Aggirandosi per la città nello sconforto e nello sgomento, perduto (chi perde la propria vita la troverà) e “a se medesimo dispiacendo per lo puzzo che a lui di lui veniva”, si imbatte in due briganti, dai quali prova a nascondersi, ma il puzzo che emana li attira ed essi lo stanano, lo traggono a sé con forza per costringerlo a realizzare i propri piani criminali.

La leggenda vuole che l’arcivescovo di Napoli Filippo Minutolo fosse nella chiesa maggiore (il duomo) “sepellito con ricchissimi ornamenti e con uno rubino in dito il quale valeva oltre cinquecento fiorin d’oro”. La notte più buia della vita di Andreuccio. “Essendo già mezzanotte, n’andarono alla chiesa maggiore, e in quella assai leggiermente entrarono e furono all’arca (la tomba), la quale era di marmo e molto grande”; i due obbligano Andreuccio a calarvisi e lì lo abbandonano, tirandosi nella fuga con parte del bottino il puntello che reggeva il coperchio gravissimo. Chiuso in una tomba di pietra Andreuccio sperimenta la più grande solitudine in stretta compagnia di un morto, al quale però aveva sfilato il prezioso anello. Un rumore si intensifica e un altro manipolo va “a fare [quello] che esso co’ suoi compagni avean già fatto”, aprire l’arca per derubar il morto! Ma la presenza di Andreuccio, ancorché terrorizzata più di tutti, terrorizza i marioli e li mette in fuga. “La qual cosa veggendo Andreuccio, lieto oltre a quello che sperava, subito si gittò fuori e per quella via onde era venuto se ne uscì dalla chiesa; e già avvicinandosi al giorno” che vuol dire che la notte è finita!
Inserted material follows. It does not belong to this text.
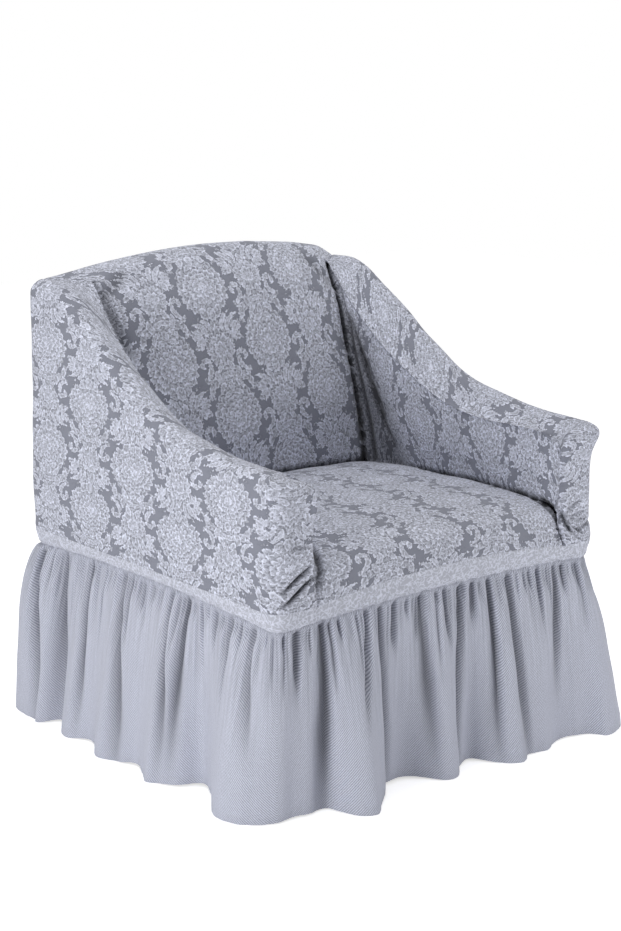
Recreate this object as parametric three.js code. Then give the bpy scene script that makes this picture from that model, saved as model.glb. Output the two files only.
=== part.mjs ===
// Fitted slipcover for a low armchair, without the chair: stretch jacquard panels over the
// back, seat and arms, a plain elastic waistband, and a gathered skirt that reaches the floor.
// Millimetres. X runs across the chair, -Y is its front, +Z is up, and the hem is at Z 0.

import * as THREE from 'three';

// Driving sizes.
const halfWidth = 400; // outer side of an arm
const frontY = -400; // front of the arms
const backY = 390; // rear face
const cornerRadius = 32; // upright corners, seen from above
const shoulderRadius = 26; // where a wall turns over into a top
const armInside = 308; // inner face of an arm
const armInsideRadius = 12; // rounding between an arm's front and its inner face
const creaseTop = { x: 300, y: 300, z: 875 }; // where the arm leaves the front of the back rest
const creaseFoot = { x: 308, y: 180, z: 452 }; // where back rest, arm and seat meet
const cornerTopZ = 880; // upper corners of the back
const bandTopZ = 383; // upper edge of the waistband at the corners
const bandBottomZ = 346; // lower edge of the waistband at the corners
const bandTuck = 9; // how far the elastic pulls the waistband in at its lower edge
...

Sembrerebbe Andreuccio il protagonista di questa novella ma non è così. Napoli è una città che accoglie con un’ospitalità nobile e generosa, per poi togliere tutto. Napoli spoglia, mette a nudo, obbliga a guardare negli occhi la miserabile e vera umanità. Napoli educa. Maestra di un eterno romanzo di formazione il cui epilogo è a lieto fine. L’ospite finalmente viene rivestito ma questa volta non indossa gli abiti della furbizia, della tracotanza, della presunzione, gli abiti che indossava quando è arrivato a Napoli, ma indossa gli abiti che più gli sono propri, gli abiti dell’uomo, tesori preziosi come i gigli dei campi.